Perdebatan sengit antara pejabat publik yang berkepentingan dalam stok beras jadi tontonan publik. Menteri Perdagangan ‘ngotot’ impor, walau stok beras di gudang Bulog 2,4 Juta ton. Dirut Bulog, Budi Waseso pun membalas nafsu pribadi itu, ia katakan kalau memang hendak impor, silakan kalau bersedia menampung beras di kantornya, karena memang Buwas jujur, stok impor sesak di gudang Bulog. Ditambah statement ekonom senior Rizal Ramli yang menyebut nafsu impor beras karena ada kepentingan kelompok tertentu, tapi dibalas somasi oleh salah satu Parpol, tidak adakah cara lain untuk membuktikannya jika memang benar butuh? Hal ini perlahan membuka tabir kebenaran yang sejak lama ditutup-tutupi.
Saat Buwas terus menolak impor beras karena gudang penuh, Mendag justru memberi jawaban lucu, “Bukan urusan kita,” pantaskah hal itu keluar dari mulut seorang Menteri? Tak sadarkah perkataannya menggerus elektabilitas atasannya? Menanggapi perkataan Mendag, Buwas akhirnya katakan “Matamu!” artinya ia sudah kelewat kesal akan hal ini. Antara lucu dan geram, tidak sedikit rakyat yang ikut geram karena drama ini. Mendag berkilah kembali, katanya hal itu sudah diputuskan bersama Menko Perekonomian untuk tetap impor. Entah bagaimana kelanjutan drama ini, sampai 2019 kah?
Mirisnya, hari ini (24/9) bertepatan dengan Hari Tani Nasional. Apa kabar petani beras? Mungkin saat pulang ke rumah dari bekerja di sawah seharian, ia menelan ludah melihat berita impor beras di televisi. Hari Tani Nasional, apakah semata peringatan? Tidak adakah kesadaran untuk meninggalkan ambisi pribadi, lalu melirik petani beras? Jika tidak, rasanya slogan pro rakyat tamat sudah riwayatnya.
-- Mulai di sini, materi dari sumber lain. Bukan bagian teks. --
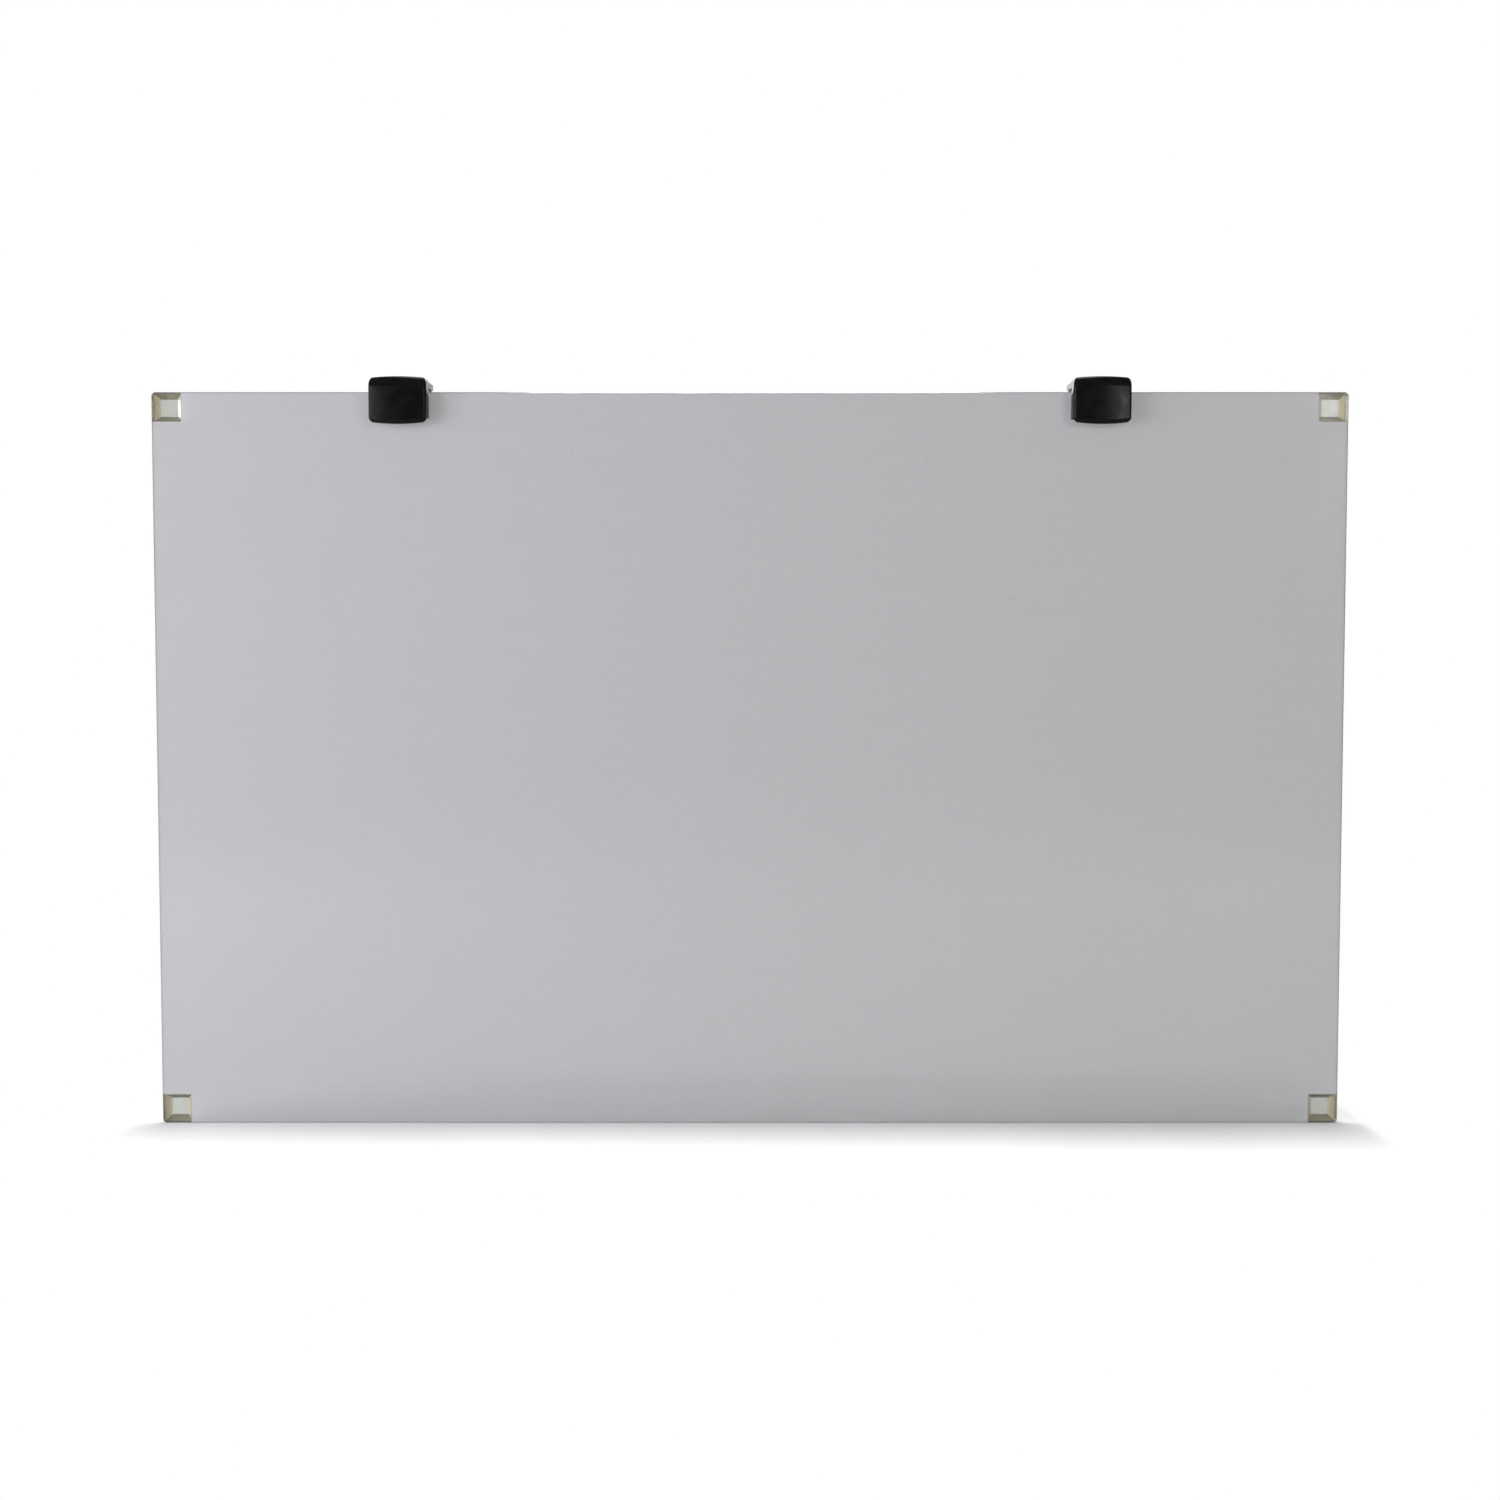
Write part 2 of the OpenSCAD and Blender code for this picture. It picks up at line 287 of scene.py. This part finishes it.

Walaupun kita tidak terlahir dari keluarga petani, tetap saja kita adalah rakyat, dan petani adalah elemen penting, bahkan sebenarnya petani adalah pahlawan devisa. Justru harusnya kita ekspor. Orang tua saya juga dulu sempat bertani padi. Di tempat saya, Muara Enim, keluarga kami juga menanam padi, walupun hanya jenis padi sementara untuk mengisi lahan kebun sebelum karet dan sawit siap dipanen. Saya pernah ikut keseruan bertani, ‘nugal padi’, ‘ngetam padi’ pernah saya rasakan keseruannya.
Maka, sebagai mahasiswa, mari kita kembali pada realita. Berhentilah menutup mata dan telinga atas keresahan rakyat. Jika memang perlu membentuk lingkar diskusi, laksanakan. Jika ada panggilan aksi, jangan ragu ikut barisan, karena kita menyuarakan kepentingan rakyat. Jangan takut difitnah ditunggangi kepentingan lain. Tegaskan saja kita bukan pro paslon manapun, hanya pro atas pemikiran dan kepentingan rakyat semata. Hidup Mahasiswa!!

Indralaya, Senin, 24 September 2018
Penulis merupakan mahasiswa Jurusan Manajemen yang juga sebagai Pemimpin Umum LPM Kinerja FE Unsri.